### [Given information]
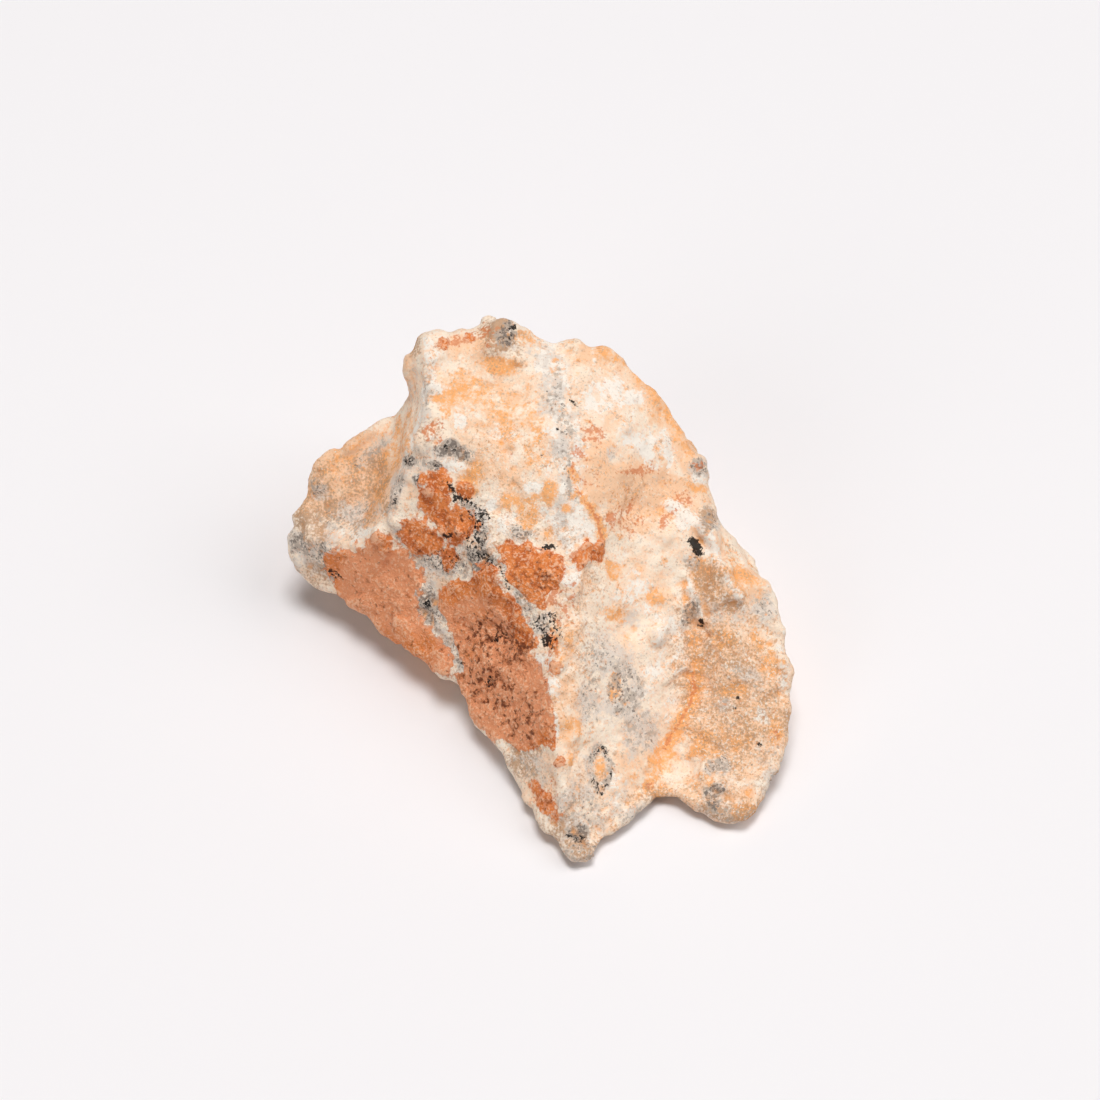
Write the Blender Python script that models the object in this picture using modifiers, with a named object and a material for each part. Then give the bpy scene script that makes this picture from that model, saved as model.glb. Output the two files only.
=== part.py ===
"""Lunar meteorite: one broken, desert-weathered stone, modelled as a single solid.

The stone is described by landmarks on its skin. Each is given as millimetres across and up the
picture plane of a three-quarter view from the front, and as its height above the table, because
that is how a stone is measured from a picture. The near skin and the far skin share the outline.
A cage through the landmarks is rounded by subdivision, broken into facets, roughened, and given
the stone's own lumps, vugs and chips. A flat spot under it carries it.
"""

import math

import bpy
import numpy as np
from mathutils import Matrix, Vector, noise
from mathutils.bvhtree import BVHTree
from mathutils.geometry import delaunay_2d_cdt

MM = 0.001
SEED = 5

# The view that the landmarks are measured in, in millimetres
VIEW_ELEVATION = math.radians(50.0)
VIEW_DISTANCE = 199.0
VIEW_CENTRE = Vector((0.8, 2.9, 8.0))

# Skin resolution, in millimetres
CAGE_LEVELS = 3
CAGE_FITS = 3
SAME_PLACE = 0.001
VOXEL = 0.32
SOLID_TRIANGLES = 9000

# Flat breaks, large and small: their spacing, the width of their worn edges, and how far each
# draws the skin to its plane, near and far
FACETS = [
    (7.0, 0.7, 0.00, 0.75),
    (3.0, 0.4, 0.45, 0.70),
]
FACET_REACH = 0.5

# Roughness of the broken skin: size of the lumps, and their height, near and far. A wave of
# noise reaches about half, and is folded at 0 and stretched to run from -1 to 1
ROUGHNESS = [
    (4.5, 0.10, 0.25),
    (2.0, 0.12, 0.18),
    (1.0, 0.09, 0.10),
]
SWELL = 4.0

# How fast the skin turns from near to far where it turns away from the view
SIDE_CHANGE = 2.0

# Room for breaks and forms: none moves the skin by more than a share of the stone's thickness,
# nor past a limit, and little near the outline, which keeps its measured place
ROOM_IN_THICKNESS = 0.25
ROOM_LIMIT = 1.4
OUTLINE_SHARE = 0.12
OUTLINE_BAND = 2.2
EASING_ROUNDS = 16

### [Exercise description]
Print exactly, and only, the lines beginning at the top of the listing and ending at the line with "a single solid.".

### [Answer for the task]
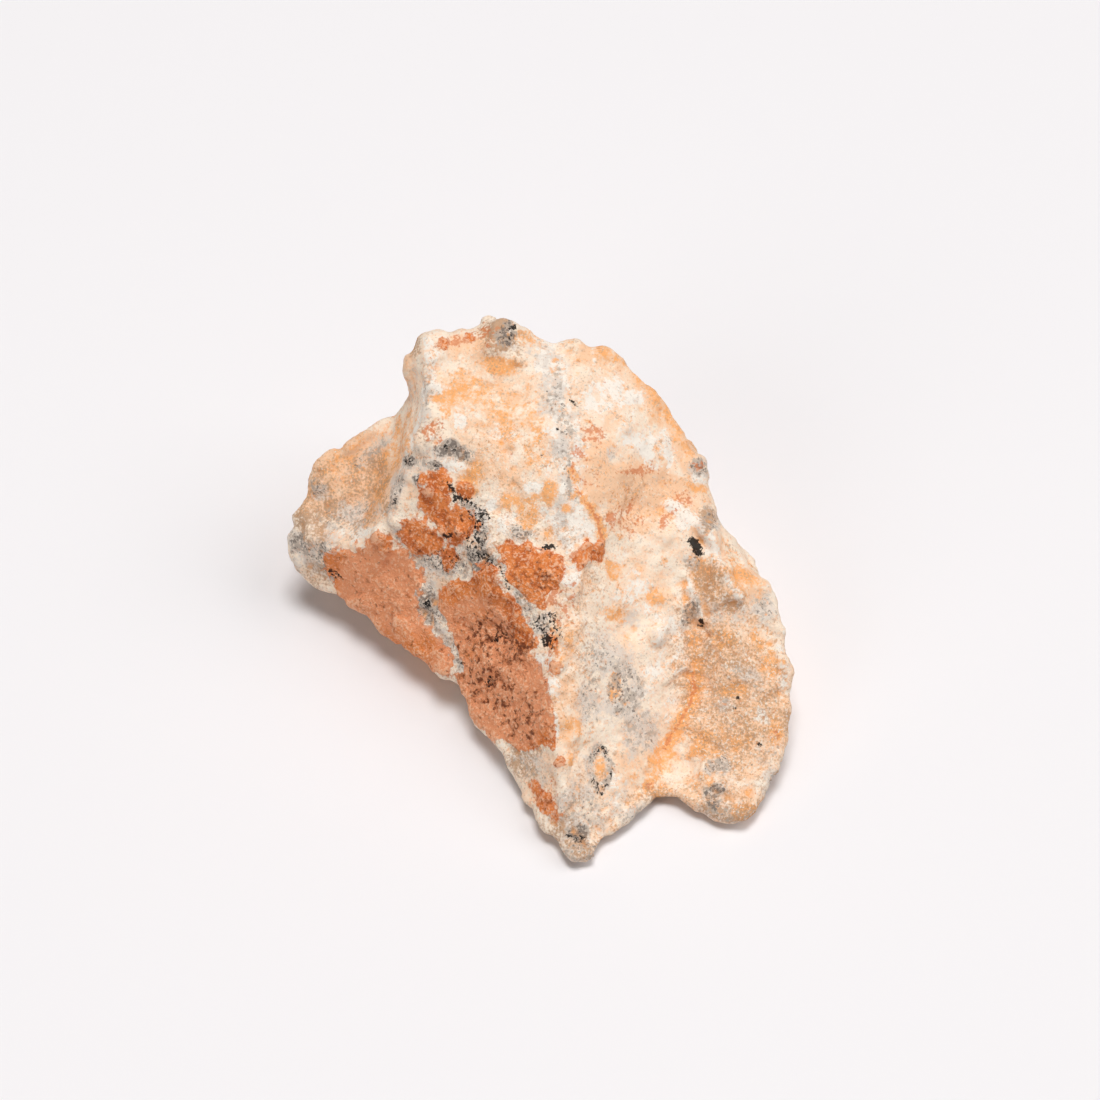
Write the Blender Python script that models the object in this picture using modifiers, with a named object and a material for each part. Then give the bpy scene script that makes this picture from that model, saved as model.glb. Output the two files only.
=== part.py ===
"""Lunar meteorite: one broken, desert-weathered stone, modelled as a single solid.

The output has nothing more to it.